For a moment, as we pushed over the top of Mine Rd the last time, I had some very non-competitive thoughts. I thought how nice it was to be a part of such an old club, racing on such a beautiful course. I felt that some sense of solidarity had been forged between those of us who’d stuck together through the race. I felt like congratulating everyone. Of course that would have to wait …
We hit the last climb and I went as hard as I could, over the top and down into the hairpin, running a little wide, down onto Nankervis Rd, anticipating someone would shoot past, hitting the Nankervis descent, no red flag on the corner …
I rode at the front as we turned towards the finish line. I don’t think I have a fast-twitch muscle fibre in my body but now some kind of sprinting was going to be required. With about thirty metres to go I stood up and went for it. A second later the rider in the white jersey overtook me. Another rider was closing but in the final throw I just pipped him and held on to the podium.

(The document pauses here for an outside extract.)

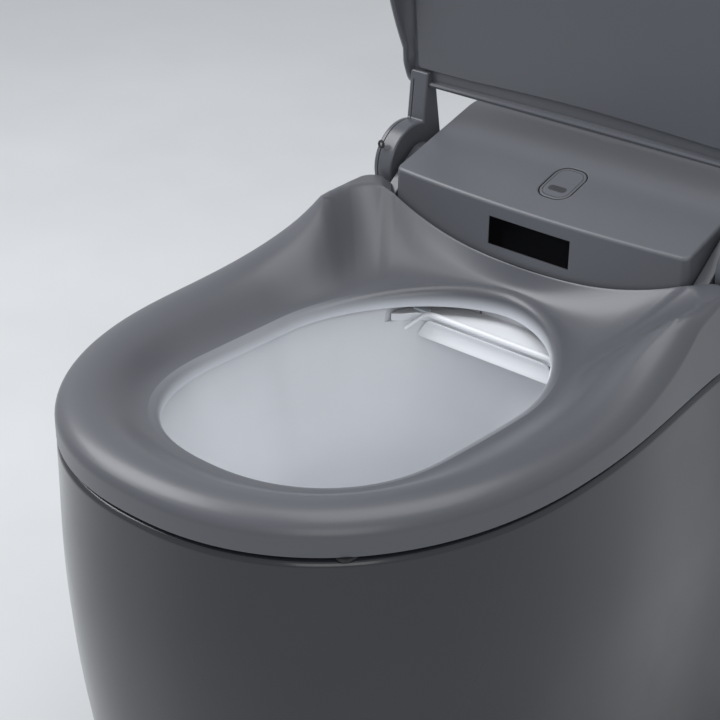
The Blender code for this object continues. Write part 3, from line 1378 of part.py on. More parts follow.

I’d got third place and I couldn’t quite believe it, having started the race afraid of getting dropped by the bunch. The absence of a few well-known masters riders might have opened the field a bit, but we’d had a good hard-fought race and I was very happy with the experience. The atmosphere of camaraderie after the race was just great and I got to meet David, who had beaten the bunch home by more than a minute with his solo breakaway, and Chris, who had worked with me to pull the bunch back together on the last lap and who had gone on to take second:
In the elite race, José Areta took the win, closely followed by Andrew Gray, and then Stephen Lane who crossed the line comically with a fortuitous escort of Harley-Davidson riders.
Abby and the volunteers did a great job in running the day. This was really one of the stand-out races of the year for me – and one of those days where I just feel so happy with the bike. We all have days where we are left thinking, ‘why the hell do I do this?’, but days like this are the antidote.